I want to spend a few minutes talking about the future. Clearly, it’s cheaper and cheaper to store your files. Likely all of the great companies that you see on this screen are competing against each other in the future, likely within five years the cost of storage will go down to zero and you will end up paying for something else.
The way I see that, especially with Google efforts of delivering Fiber and satellite connections everywhere — and so is Facebook — it’s very likely that everybody is going to have free internet and essentially be plugged in. That’s an interesting concept. So we talk about storage nodes and we talked about it at Google as well. Likely what we’re going to see in between five to fifteen years are storage nodes that are actually self aware of driven by conditions and some by AI. This way if you go on the plane and have your data with you, it won’t be on your phone but it might be following you from the terminal into the plane, load up on the plane, and all of your movies and what you have are right there.

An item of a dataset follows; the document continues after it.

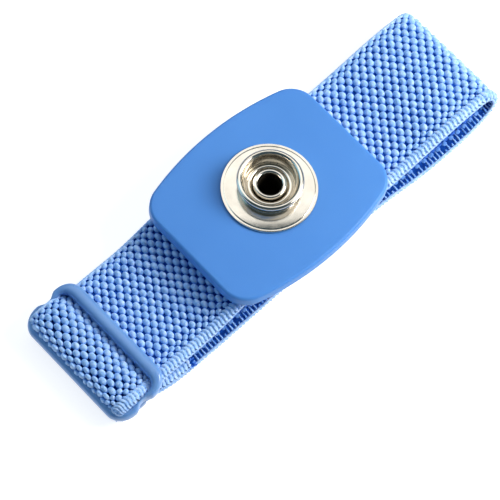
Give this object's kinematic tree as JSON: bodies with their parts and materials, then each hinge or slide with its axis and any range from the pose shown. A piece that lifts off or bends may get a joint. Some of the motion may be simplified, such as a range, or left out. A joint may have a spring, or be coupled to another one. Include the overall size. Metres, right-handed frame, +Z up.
{
  "type": "esd wrist strap",
  "caption": "Elastic conductive wrist band lying as a flattened loop, with a soft plate, a snap stud for a grounding cord and a three-bar size slide.",
  "frame": {"origin": "under the middle of the whole strap, on the surface it lies on", "axes": "+X along the band from the slide towards the far turn, +Y across the band, +Z up along the snap stud"},
  "size_m": [0.081, 0.027, 0.0124],
  "materials": {
    "cover_plastic": "satin soft plastic",
    "slide_plastic": "moulded, slightly translucent",
    "woven_elastic": "light blue raised bumps over a navy ground",
    "sewing_thread": "twisted light blue thread",
    "conductive_yarn": "silvered conductive yarn",
    "nickel": "bright nickel plate",
    "stainless": "pressed stainless, fine turned grain"
  },
  "bodies": {
    "root": {"cover_plate": "cover_plastic", "snap_stud": "nickel", "eyelet": "nickel", "contact_cap": "stainless", "band_left_run": "woven_elastic", "band_clamped_run": "woven_elastic", "band_right_run": "woven_elastic", "band_lower_right": "woven_elastic", "band_lower_left": "woven_elastic", "free_end": "woven_elastic", "free_end_bartack": "sewing_thread", "yarns_left_run": "conductive_yarn", "yarns_clamped_run": "conductive_yarn", "yarns_right_run": "conductive_yarn", "yarns_lower_right": "conductive_yarn", "yarns_lower_left": "conductive_yarn"},
    "slide": {"slide_frame": "slide_plastic", "band_over_bar": "woven_elastic", "band_end_loop": "woven_elastic", "band_end_hem": "woven_elastic", "band_end_ply": "woven_elastic", "end_hem_stitching": "sewing_thread"},
    "turn": {"band_turn": "woven_elastic", "yarns_turn": "conductive_yarn"}
  },
  "joints": [
    {"name": "slide_adjust", "type": "slide", "parent": "root", "child": "slide", "axis": [1, 0, 0], "range_m": [0, 0.008], "deforming": ["band_left_run", "yarns_left_run", "band_lower_left", "yarns_lower_left"]},
    {"name": "elastic_stretch", "type": "slide", "parent": "root", "child": "turn", "axis": [1, 0, 0], "range_m": [0, 0.02], "stiffness_N_per_m": 150, "deforming": ["band_right_run", "yarns_right_run", "band_lower_right", "yarns_lower_right"]}
  ]
}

I call it AI Powered Peer-to-Peer Storage. I know, it’s kind of cool. There’s more and more interesting technology being developed when it comes to consuming data, specifically I’ve seen some interesting car windshield glasses, there’s talk at Google about contact lenses that can create a VR feeling right in your eyes rather than wearing anything but contact lenses. This is Google Glass, currently we use text to query for things and find things. It’s very likely that, if it isn’t Google Glass it’ll be something similar, where the visual information will be used for searches.
This is maybe twenty to twenty five years from now, where advanced technology will give people the ability to record all of your experience from your visual cortex, your feeling of whatever you’re touching, and eventually share this data between humans. It’s not telepathy, but more like close-range communication mind-to-mind which will be possible with technology.
Augmented reality and VR will likely merge, and we’re likely to see an absence of keyboards and just using our minds and hands to manipulate and interact with data.